* **DESCRIPTION OF THE TASK**
Begin with the line that contains "parts.update(seat_pieces())" and end with the line that contains "points = [vertex.co", transcribing exactly each line in that stretch and no other.

[Entries with model source code]
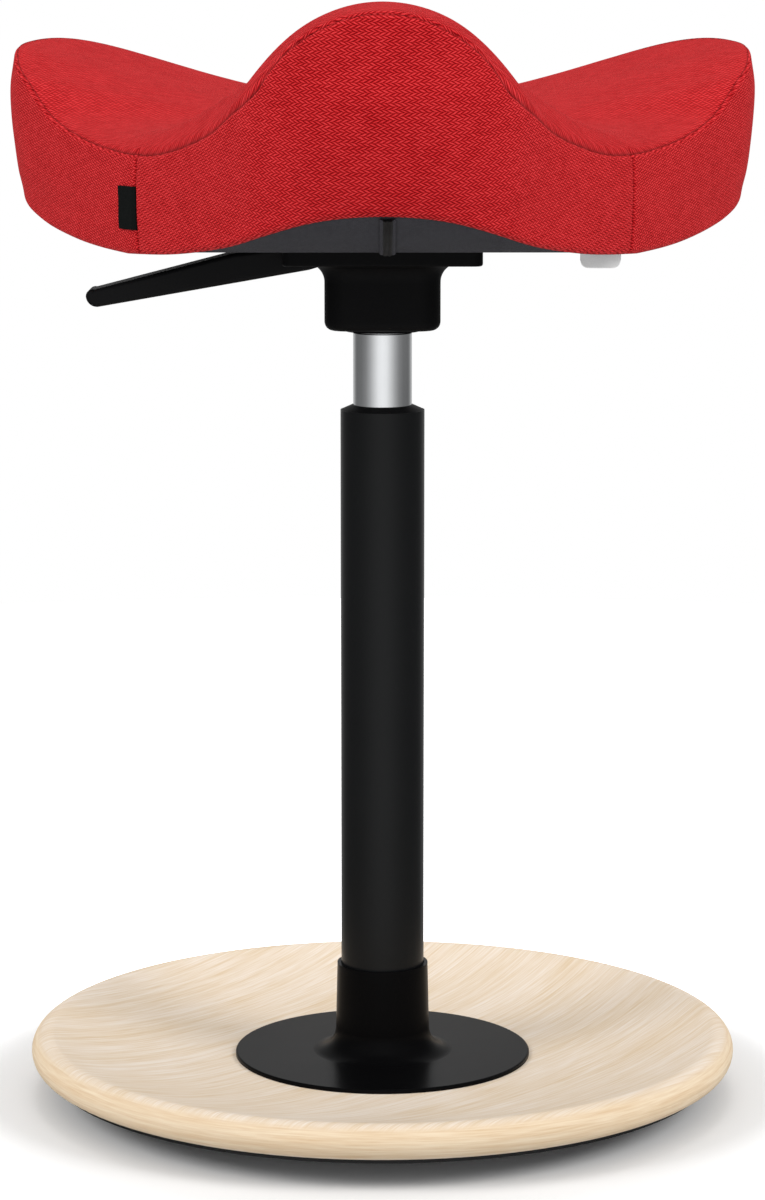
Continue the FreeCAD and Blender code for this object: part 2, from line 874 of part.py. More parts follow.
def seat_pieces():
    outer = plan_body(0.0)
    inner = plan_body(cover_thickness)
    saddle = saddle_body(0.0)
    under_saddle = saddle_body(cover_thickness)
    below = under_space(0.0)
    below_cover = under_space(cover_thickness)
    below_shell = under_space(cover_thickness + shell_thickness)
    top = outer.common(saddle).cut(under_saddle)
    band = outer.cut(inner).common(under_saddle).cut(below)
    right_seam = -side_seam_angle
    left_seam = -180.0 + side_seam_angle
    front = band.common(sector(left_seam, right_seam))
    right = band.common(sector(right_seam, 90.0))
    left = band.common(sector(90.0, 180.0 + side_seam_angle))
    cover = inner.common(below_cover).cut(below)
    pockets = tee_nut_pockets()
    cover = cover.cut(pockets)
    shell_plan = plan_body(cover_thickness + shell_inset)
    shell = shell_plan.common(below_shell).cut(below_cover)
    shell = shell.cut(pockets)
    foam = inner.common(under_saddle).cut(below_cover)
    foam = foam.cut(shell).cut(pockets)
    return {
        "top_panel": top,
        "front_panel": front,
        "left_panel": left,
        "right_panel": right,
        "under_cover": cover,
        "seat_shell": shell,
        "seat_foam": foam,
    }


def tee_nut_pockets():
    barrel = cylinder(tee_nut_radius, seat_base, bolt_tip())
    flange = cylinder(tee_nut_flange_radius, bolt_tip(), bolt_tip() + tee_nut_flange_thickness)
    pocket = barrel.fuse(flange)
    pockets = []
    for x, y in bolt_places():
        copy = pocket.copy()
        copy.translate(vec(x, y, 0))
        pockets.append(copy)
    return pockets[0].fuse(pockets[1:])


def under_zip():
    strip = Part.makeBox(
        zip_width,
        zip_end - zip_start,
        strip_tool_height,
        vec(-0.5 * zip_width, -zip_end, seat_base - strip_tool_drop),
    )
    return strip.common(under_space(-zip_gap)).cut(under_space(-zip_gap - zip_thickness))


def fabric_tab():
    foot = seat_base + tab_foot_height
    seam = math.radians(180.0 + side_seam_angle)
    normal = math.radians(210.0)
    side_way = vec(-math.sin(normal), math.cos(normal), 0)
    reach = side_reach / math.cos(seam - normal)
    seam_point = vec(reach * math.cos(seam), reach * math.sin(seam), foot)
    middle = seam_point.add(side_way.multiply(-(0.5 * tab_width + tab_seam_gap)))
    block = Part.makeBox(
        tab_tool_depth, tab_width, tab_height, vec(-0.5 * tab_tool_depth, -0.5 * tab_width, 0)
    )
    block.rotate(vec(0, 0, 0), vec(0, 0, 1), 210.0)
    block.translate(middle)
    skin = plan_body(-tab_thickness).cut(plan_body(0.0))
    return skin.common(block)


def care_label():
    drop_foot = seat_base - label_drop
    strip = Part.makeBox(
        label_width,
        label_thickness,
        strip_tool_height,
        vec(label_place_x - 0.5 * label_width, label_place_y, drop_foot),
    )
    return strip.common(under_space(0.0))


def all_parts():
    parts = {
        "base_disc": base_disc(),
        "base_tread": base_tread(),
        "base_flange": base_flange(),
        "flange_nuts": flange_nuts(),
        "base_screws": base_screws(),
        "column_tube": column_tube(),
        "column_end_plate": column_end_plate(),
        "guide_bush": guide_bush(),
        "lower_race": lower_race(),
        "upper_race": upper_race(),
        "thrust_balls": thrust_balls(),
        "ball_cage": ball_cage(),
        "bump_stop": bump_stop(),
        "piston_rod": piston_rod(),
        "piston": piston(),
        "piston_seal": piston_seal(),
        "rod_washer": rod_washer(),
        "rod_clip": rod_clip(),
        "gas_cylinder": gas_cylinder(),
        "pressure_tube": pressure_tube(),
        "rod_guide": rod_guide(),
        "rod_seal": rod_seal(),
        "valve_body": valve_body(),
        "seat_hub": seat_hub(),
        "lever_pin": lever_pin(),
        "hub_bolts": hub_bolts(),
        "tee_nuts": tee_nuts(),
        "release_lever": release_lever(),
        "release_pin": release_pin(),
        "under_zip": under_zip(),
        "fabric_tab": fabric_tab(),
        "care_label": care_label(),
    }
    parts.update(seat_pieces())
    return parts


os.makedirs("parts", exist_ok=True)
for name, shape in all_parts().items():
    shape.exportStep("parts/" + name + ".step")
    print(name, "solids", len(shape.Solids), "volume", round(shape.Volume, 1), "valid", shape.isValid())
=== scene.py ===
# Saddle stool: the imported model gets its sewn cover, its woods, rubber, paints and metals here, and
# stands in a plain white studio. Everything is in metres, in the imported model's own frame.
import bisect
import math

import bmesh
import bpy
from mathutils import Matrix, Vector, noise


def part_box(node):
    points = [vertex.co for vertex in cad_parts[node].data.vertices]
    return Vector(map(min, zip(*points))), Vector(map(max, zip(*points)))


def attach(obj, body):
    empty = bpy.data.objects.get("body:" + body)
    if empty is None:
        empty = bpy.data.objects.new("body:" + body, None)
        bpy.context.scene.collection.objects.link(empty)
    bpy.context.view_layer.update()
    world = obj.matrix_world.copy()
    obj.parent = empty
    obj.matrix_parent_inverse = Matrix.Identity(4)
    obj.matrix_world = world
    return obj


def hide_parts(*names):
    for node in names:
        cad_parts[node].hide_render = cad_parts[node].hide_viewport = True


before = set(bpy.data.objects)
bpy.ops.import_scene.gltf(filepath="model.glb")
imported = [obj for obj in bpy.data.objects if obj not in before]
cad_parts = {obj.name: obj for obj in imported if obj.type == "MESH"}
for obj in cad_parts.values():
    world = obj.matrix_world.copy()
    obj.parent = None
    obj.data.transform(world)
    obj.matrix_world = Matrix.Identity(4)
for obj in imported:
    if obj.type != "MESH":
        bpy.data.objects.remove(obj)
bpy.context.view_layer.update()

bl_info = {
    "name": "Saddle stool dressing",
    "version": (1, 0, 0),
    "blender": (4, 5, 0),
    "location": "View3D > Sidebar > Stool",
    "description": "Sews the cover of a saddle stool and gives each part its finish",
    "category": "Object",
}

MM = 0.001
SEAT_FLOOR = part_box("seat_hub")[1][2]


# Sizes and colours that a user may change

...

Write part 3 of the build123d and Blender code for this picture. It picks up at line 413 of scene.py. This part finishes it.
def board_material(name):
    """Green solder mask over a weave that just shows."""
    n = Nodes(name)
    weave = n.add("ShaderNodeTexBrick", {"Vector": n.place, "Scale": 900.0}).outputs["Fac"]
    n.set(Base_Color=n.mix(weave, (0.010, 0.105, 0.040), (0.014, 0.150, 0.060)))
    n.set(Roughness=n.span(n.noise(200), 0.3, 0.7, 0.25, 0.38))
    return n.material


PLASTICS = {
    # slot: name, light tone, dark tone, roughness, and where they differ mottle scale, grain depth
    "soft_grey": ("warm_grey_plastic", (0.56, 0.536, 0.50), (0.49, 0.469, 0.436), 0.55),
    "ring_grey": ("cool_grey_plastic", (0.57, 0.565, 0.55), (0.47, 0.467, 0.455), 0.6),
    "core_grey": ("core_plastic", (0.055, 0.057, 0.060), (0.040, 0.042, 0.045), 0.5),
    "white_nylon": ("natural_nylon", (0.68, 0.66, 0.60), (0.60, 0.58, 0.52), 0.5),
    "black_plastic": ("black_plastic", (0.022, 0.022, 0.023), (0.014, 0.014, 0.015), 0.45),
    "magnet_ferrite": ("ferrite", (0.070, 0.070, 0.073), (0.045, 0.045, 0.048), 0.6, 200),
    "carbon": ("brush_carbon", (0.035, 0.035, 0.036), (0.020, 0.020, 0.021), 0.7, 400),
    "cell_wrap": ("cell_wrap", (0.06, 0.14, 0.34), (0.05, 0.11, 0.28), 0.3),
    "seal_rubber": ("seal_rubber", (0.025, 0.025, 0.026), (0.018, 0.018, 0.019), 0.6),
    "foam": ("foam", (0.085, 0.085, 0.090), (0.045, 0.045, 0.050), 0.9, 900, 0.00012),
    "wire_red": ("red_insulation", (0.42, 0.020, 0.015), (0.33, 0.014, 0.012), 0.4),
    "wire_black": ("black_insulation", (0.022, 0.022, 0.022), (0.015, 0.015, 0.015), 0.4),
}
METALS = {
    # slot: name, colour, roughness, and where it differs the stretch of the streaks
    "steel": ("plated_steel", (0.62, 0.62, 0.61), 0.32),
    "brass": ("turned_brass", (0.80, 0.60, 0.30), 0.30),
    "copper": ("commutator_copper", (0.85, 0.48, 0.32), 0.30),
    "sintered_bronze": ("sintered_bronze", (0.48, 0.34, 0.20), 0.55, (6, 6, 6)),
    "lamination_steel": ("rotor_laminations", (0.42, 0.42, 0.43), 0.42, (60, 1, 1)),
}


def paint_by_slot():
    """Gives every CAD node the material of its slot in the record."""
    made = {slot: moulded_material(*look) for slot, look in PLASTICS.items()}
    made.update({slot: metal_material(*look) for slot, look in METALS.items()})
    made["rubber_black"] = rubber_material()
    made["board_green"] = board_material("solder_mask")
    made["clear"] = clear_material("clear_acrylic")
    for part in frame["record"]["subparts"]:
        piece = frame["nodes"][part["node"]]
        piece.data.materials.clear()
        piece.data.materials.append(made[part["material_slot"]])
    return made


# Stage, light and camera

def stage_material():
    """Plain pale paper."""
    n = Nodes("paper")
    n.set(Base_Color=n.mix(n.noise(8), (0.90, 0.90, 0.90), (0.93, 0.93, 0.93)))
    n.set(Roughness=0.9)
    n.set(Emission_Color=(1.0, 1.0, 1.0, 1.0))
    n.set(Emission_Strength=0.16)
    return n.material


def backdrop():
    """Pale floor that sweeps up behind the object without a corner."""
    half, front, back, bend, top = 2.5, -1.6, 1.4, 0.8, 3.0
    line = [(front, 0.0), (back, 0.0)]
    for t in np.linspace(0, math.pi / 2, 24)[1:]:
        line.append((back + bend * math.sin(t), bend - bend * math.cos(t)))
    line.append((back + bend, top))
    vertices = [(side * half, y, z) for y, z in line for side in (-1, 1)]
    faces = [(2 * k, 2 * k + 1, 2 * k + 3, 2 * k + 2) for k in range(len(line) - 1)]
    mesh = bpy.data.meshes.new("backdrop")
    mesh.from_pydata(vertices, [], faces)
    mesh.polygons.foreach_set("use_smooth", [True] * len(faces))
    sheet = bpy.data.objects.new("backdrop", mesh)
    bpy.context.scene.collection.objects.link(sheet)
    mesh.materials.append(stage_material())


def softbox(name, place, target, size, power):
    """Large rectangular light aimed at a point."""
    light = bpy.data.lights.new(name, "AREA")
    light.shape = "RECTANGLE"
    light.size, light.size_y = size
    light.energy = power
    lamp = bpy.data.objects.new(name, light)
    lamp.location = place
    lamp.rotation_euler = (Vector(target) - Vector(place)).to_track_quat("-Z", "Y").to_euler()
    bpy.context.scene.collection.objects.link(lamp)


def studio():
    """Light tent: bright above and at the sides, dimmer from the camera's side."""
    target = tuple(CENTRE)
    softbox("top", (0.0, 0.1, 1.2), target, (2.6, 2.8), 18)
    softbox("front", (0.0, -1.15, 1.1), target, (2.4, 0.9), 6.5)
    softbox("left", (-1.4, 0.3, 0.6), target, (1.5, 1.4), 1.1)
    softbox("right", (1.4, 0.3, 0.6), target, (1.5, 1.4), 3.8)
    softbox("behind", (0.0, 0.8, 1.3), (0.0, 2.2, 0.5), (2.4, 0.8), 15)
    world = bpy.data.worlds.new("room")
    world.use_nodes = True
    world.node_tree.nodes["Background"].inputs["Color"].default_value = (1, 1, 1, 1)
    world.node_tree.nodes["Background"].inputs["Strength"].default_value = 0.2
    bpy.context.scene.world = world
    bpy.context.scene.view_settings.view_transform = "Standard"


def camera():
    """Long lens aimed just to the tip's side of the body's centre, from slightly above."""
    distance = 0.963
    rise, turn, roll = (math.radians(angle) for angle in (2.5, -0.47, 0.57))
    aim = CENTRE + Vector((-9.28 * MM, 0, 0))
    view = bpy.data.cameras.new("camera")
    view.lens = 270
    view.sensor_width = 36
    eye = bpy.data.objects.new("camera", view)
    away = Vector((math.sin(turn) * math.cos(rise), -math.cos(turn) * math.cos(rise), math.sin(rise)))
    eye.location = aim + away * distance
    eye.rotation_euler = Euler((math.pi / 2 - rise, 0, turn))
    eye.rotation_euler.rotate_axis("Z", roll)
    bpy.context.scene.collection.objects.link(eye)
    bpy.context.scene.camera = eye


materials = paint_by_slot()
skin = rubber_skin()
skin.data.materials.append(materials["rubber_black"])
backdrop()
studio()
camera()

* **COMPLETE ANSWER**
    parts.update(seat_pieces())
    return parts


os.makedirs("parts", exist_ok=True)
for name, shape in all_parts().items():
    shape.exportStep("parts/" + name + ".step")
    print(name, "solids", len(shape.Solids), "volume", round(shape.Volume, 1), "valid", shape.isValid())
=== scene.py ===
# Saddle stool: the imported model gets its sewn cover, its woods, rubber, paints and metals here, and
# stands in a plain white studio. Everything is in metres, in the imported model's own frame.
import bisect
import math

import bmesh
import bpy
from mathutils import Matrix, Vector, noise


def part_box(node):
    points = [vertex.co for vertex in cad_parts[node].data.vertices]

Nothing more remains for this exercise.